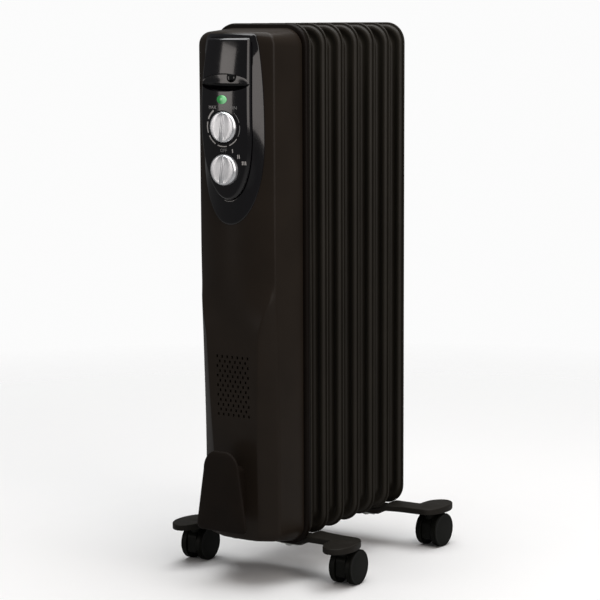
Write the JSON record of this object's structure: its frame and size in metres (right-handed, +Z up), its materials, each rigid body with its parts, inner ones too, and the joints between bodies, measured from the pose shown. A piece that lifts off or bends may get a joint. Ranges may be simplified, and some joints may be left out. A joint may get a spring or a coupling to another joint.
{
  "type": "oil filled radiator heater",
  "caption": "Free-standing oil filled column heater with a front control housing, cord wrap plate and foot bars on swivel casters.",
  "frame": {"origin": "centre of the heater's footprint on the floor", "axes": "+X across the fins to the right seen from the control side, -Y towards the control side, +Z up"},
  "size_m": [0.223, 0.312, 0.58],
  "materials": {
    "fin_paint": "satin brown-black baked enamel",
    "cover_paint": "satin brown-black powder coat",
    "frame_plastic": "smooth dark brown plastic",
    "gloss_black": "high gloss",
    "wrap_plastic": "fine matt grain",
    "foot_plastic": "dark grey satin plastic",
    "knob_silver": "satin silver metallised plastic",
    "green_lens": "translucent green",
    "lamp": "neon lamp",
    "sheet_steel": "bright mild steel",
    "element_steel": "dull sheath",
    "zinc": "zinc plated",
    "brass": "plain",
    "bakelite": "dark brown",
    "ceramic_white": "unglazed",
    "lead_plastic": "insulated leads"
  },
  "bodies": {
    "radiator": {"fin_1": "fin_paint", "fin_2": "fin_paint", "fin_3": "fin_paint", "fin_4": "fin_paint", "fin_5": "fin_paint", "fin_6": "fin_paint", "fin_7": "fin_paint", "upper_collars": "fin_paint", "lower_collars": "fin_paint", "rear_end_caps": "fin_paint", "filler_plug": "zinc", "heating_element": "element_steel", "element_flange": "brass", "element_terminals": "brass", "thermal_cutout": "bakelite", "heat_shield": "sheet_steel", "housing_frame": "frame_plastic", "front_cover": "cover_paint", "cover_screws": "zinc", "panel_surround": "gloss_black", "fascia": "gloss_black", "indicator_lens": "green_lens", "indicator_lamp": "lamp", "thermostat_body": "ceramic_white", "switch_body": "bakelite", "shaft_nuts": "zinc", "control_bracket": "sheet_steel", "terminal_block": "ceramic_white", "wiring": "lead_plastic", "cord_wrap": "wrap_plastic", "cord_gland": "foot_plastic", "front_foot_bar": "foot_plastic", "rear_foot_bar": "foot_plastic", "front_clamp": "zinc", "rear_clamp": "zinc", "front_wing_nuts": "zinc", "rear_wing_nuts": "zinc"},
    "caster_fl": {"caster_fl_hood": "foot_plastic", "caster_fl_axle": "sheet_steel"},
    "wheel_fl_left": {"caster_fl_wheel_left": "foot_plastic"},
    "wheel_fl_right": {"caster_fl_wheel_right": "foot_plastic"},
    "caster_fr": {"caster_fr_hood": "foot_plastic", "caster_fr_axle": "sheet_steel"},
    "wheel_fr_left": {"caster_fr_wheel_left": "foot_plastic"},
    "wheel_fr_right": {"caster_fr_wheel_right": "foot_plastic"},
    "caster_rl": {"caster_rl_hood": "foot_plastic", "caster_rl_axle": "sheet_steel"},
    "wheel_rl_left": {"caster_rl_wheel_left": "foot_plastic"},
    "wheel_rl_right": {"caster_rl_wheel_right": "foot_plastic"},
    "caster_rr": {"caster_rr_hood": "foot_plastic", "caster_rr_axle": "sheet_steel"},
    "wheel_rr_left": {"caster_rr_wheel_left": "foot_plastic"},
    "wheel_rr_right": {"caster_rr_wheel_right": "foot_plastic"},
    "thermostat_dial": {"thermostat_knob": "knob_silver", "thermostat_shaft": "sheet_steel"},
    "power_dial": {"power_knob": "knob_silver", "switch_shaft": "sheet_steel"}
  },
  "joints": [
    {"name": "swivel_fl", "type": "hinge", "parent": "radiator", "child": "caster_fl", "pos_m": [-0.0945, -0.063, 0.0385], "axis": [0, 0, 1], "continuous": true},
    {"name": "spin_fl_left", "type": "hinge", "parent": "caster_fl", "child": "wheel_fl_left", "pos_m": [-0.0945, -0.056, 0.0187], "axis": [1, 0, 0], "continuous": true},
    {"name": "spin_fl_right", "type": "hinge", "parent": "caster_fl", "child": "wheel_fl_right", "pos_m": [-0.0945, -0.056, 0.0187], "axis": [1, 0, 0], "continuous": true},
    {"name": "swivel_fr", "type": "hinge", "parent": "radiator", "child": "caster_fr", "pos_m": [0.0945, -0.063, 0.0385], "axis": [0, 0, 1], "continuous": true},
    {"name": "spin_fr_left", "type": "hinge", "parent": "caster_fr", "child": "wheel_fr_left", "pos_m": [0.0945, -0.056, 0.0187], "axis": [1, 0, 0], "continuous": true},
    {"name": "spin_fr_right", "type": "hinge", "parent": "caster_fr", "child": "wheel_fr_right", "pos_m": [0.0945, -0.056, 0.0187], "axis": [1, 0, 0], "continuous": true},
    {"name": "swivel_rl", "type": "hinge", "parent": "radiator", "child": "caster_rl", "pos_m": [-0.0945, 0.121, 0.0385], "axis": [0, 0, 1], "continuous": true},
    {"name": "spin_rl_left", "type": "hinge", "parent": "caster_rl", "child": "wheel_rl_left", "pos_m": [-0.0945, 0.128, 0.0187], "axis": [1, 0, 0], "continuous": true},
    {"name": "spin_rl_right", "type": "hinge", "parent": "caster_rl", "child": "wheel_rl_right", "pos_m": [-0.0945, 0.128, 0.0187], "axis": [1, 0, 0], "continuous": true},
    {"name": "swivel_rr", "type": "hinge", "parent": "radiator", "child": "caster_rr", "pos_m": [0.0945, 0.121, 0.0385], "axis": [0, 0, 1], "continuous": true},
    {"name": "spin_rr_left", "type": "hinge", "parent": "caster_rr", "child": "wheel_rr_left", "pos_m": [0.09499, 0.12798, 0.0187], "axis": [0.9976, -0.0698, 0], "continuous": true},
    {"name": "spin_rr_right", "type": "hinge", "parent": "caster_rr", "child": "wheel_rr_right", "pos_m": [0.09499, 0.12798, 0.0187], "axis": [0.9976, -0.0698, 0], "continuous": true},
    {"name": "thermostat_turn", "type": "hinge", "parent": "radiator", "child": "thermostat_dial", "pos_m": [0, -0.143, 0.4772], "axis": [0, 1, 0], "range_deg": [0, 330]},
    {"name": "power_turn", "type": "hinge", "parent": "radiator", "child": "power_dial", "pos_m": [0, -0.143, 0.4342], "axis": [0, 1, 0], "range_deg": [0, 75]}
  ]
}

*****

Each line must be given again exactly as written above.

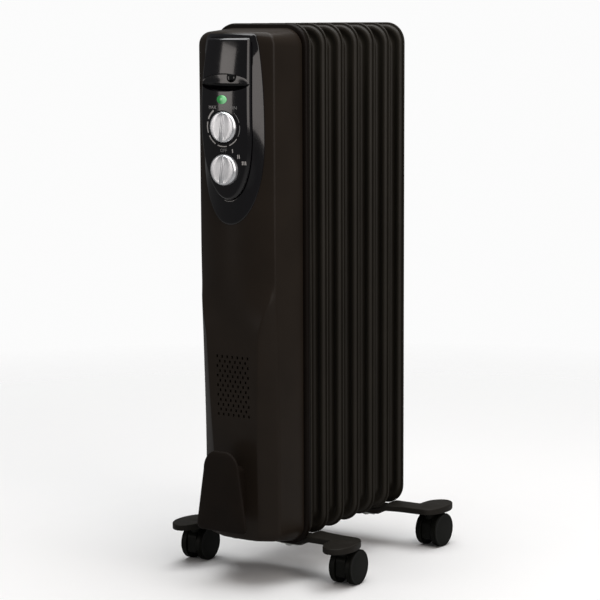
Write the JSON record of this object's structure: its frame and size in metres (right-handed, +Z up), its materials, each rigid body with its parts, inner ones too, and the joints between bodies, measured from the pose shown. A piece that lifts off or bends may get a joint. Ranges may be simplified, and some joints may be left out. A joint may get a spring or a coupling to another joint.
{
  "type": "oil filled radiator heater",
  "caption": "Free-standing oil filled column heater with a front control housing, cord wrap plate and foot bars on swivel casters.",
  "frame": {"origin": "centre of the heater's footprint on the floor", "axes": "+X across the fins to the right seen from the control side, -Y towards the control side, +Z up"},
  "size_m": [0.223, 0.312, 0.58],
  "materials": {
    "fin_paint": "satin brown-black baked enamel",
    "cover_paint": "satin brown-black powder coat",
    "frame_plastic": "smooth dark brown plastic",
    "gloss_black": "high gloss",
    "wrap_plastic": "fine matt grain",
    "foot_plastic": "dark grey satin plastic",
    "knob_silver": "satin silver metallised plastic",
    "green_lens": "translucent green",
    "lamp": "neon lamp",
    "sheet_steel": "bright mild steel",
    "element_steel": "dull sheath",
    "zinc": "zinc plated",
    "brass": "plain",
    "bakelite": "dark brown",
    "ceramic_white": "unglazed",
    "lead_plastic": "insulated leads"
  },
  "bodies": {
    "radiator": {"fin_1": "fin_paint", "fin_2": "fin_paint", "fin_3": "fin_paint", "fin_4": "fin_paint", "fin_5": "fin_paint", "fin_6": "fin_paint", "fin_7": "fin_paint", "upper_collars": "fin_paint", "lower_collars": "fin_paint", "rear_end_caps": "fin_paint", "filler_plug": "zinc", "heating_element": "element_steel", "element_flange": "brass", "element_terminals": "brass", "thermal_cutout": "bakelite", "heat_shield": "sheet_steel", "housing_frame": "frame_plastic", "front_cover": "cover_paint", "cover_screws": "zinc", "panel_surround": "gloss_black", "fascia": "gloss_black", "indicator_lens": "green_lens", "indicator_lamp": "lamp", "thermostat_body": "ceramic_white", "switch_body": "bakelite", "shaft_nuts": "zinc", "control_bracket": "sheet_steel", "terminal_block": "ceramic_white", "wiring": "lead_plastic", "cord_wrap": "wrap_plastic", "cord_gland": "foot_plastic", "front_foot_bar": "foot_plastic", "rear_foot_bar": "foot_plastic", "front_clamp": "zinc", "rear_clamp": "zinc", "front_wing_nuts": "zinc", "rear_wing_nuts": "zinc"},
    "caster_fl": {"caster_fl_hood": "foot_plastic", "caster_fl_axle": "sheet_steel"},
    "wheel_fl_left": {"caster_fl_wheel_left": "foot_plastic"},
    "wheel_fl_right": {"caster_fl_wheel_right": "foot_plastic"},
    "caster_fr": {"caster_fr_hood": "foot_plastic", "caster_fr_axle": "sheet_steel"},
    "wheel_fr_left": {"caster_fr_wheel_left": "foot_plastic"},
    "wheel_fr_right": {"caster_fr_wheel_right": "foot_plastic"},
    "caster_rl": {"caster_rl_hood": "foot_plastic", "caster_rl_axle": "sheet_steel"},
    "wheel_rl_left": {"caster_rl_wheel_left": "foot_plastic"},
    "wheel_rl_right": {"caster_rl_wheel_right": "foot_plastic"},
    "caster_rr": {"caster_rr_hood": "foot_plastic", "caster_rr_axle": "sheet_steel"},
    "wheel_rr_left": {"caster_rr_wheel_left": "foot_plastic"},
    "wheel_rr_right": {"caster_rr_wheel_right": "foot_plastic"},
    "thermostat_dial": {"thermostat_knob": "knob_silver", "thermostat_shaft": "sheet_steel"},
    "power_dial": {"power_knob": "knob_silver", "switch_shaft": "sheet_steel"}
  },
  "joints": [
    {"name": "swivel_fl", "type": "hinge", "parent": "radiator", "child": "caster_fl", "pos_m": [-0.0945, -0.063, 0.0385], "axis": [0, 0, 1], "continuous": true},
    {"name": "spin_fl_left", "type": "hinge", "parent": "caster_fl", "child": "wheel_fl_left", "pos_m": [-0.0945, -0.056, 0.0187], "axis": [1, 0, 0], "continuous": true},
    {"name": "spin_fl_right", "type": "hinge", "parent": "caster_fl", "child": "wheel_fl_right", "pos_m": [-0.0945, -0.056, 0.0187], "axis": [1, 0, 0], "continuous": true},
    {"name": "swivel_fr", "type": "hinge", "parent": "radiator", "child": "caster_fr", "pos_m": [0.0945, -0.063, 0.0385], "axis": [0, 0, 1], "continuous": true},
    {"name": "spin_fr_left", "type": "hinge", "parent": "caster_fr", "child": "wheel_fr_left", "pos_m": [0.0945, -0.056, 0.0187], "axis": [1, 0, 0], "continuous": true},
    {"name": "spin_fr_right", "type": "hinge", "parent": "caster_fr", "child": "wheel_fr_right", "pos_m": [0.0945, -0.056, 0.0187], "axis": [1, 0, 0], "continuous": true},
    {"name": "swivel_rl", "type": "hinge", "parent": "radiator", "child": "caster_rl", "pos_m": [-0.0945, 0.121, 0.0385], "axis": [0, 0, 1], "continuous": true},
    {"name": "spin_rl_left", "type": "hinge", "parent": "caster_rl", "child": "wheel_rl_left", "pos_m": [-0.0945, 0.128, 0.0187], "axis": [1, 0, 0], "continuous": true},
    {"name": "spin_rl_right", "type": "hinge", "parent": "caster_rl", "child": "wheel_rl_right", "pos_m": [-0.0945, 0.128, 0.0187], "axis": [1, 0, 0], "continuous": true},
    {"name": "swivel_rr", "type": "hinge", "parent": "radiator", "child": "caster_rr", "pos_m": [0.0945, 0.121, 0.0385], "axis": [0, 0, 1], "continuous": true},
    {"name": "spin_rr_left", "type": "hinge", "parent": "caster_rr", "child": "wheel_rr_left", "pos_m": [0.09499, 0.12798, 0.0187], "axis": [0.9976, -0.0698, 0], "continuous": true},
    {"name": "spin_rr_right", "type": "hinge", "parent": "caster_rr", "child": "wheel_rr_right", "pos_m": [0.09499, 0.12798, 0.0187], "axis": [0.9976, -0.0698, 0], "continuous": true},
    {"name": "thermostat_turn", "type": "hinge", "parent": "radiator", "child": "thermostat_dial", "pos_m": [0, -0.143, 0.4772], "axis": [0, 1, 0], "range_deg": [0, 330]},
    {"name": "power_turn", "type": "hinge", "parent": "radiator", "child": "power_dial", "pos_m": [0, -0.143, 0.4342], "axis": [0, 1, 0], "range_deg": [0, 75]}
  ]
}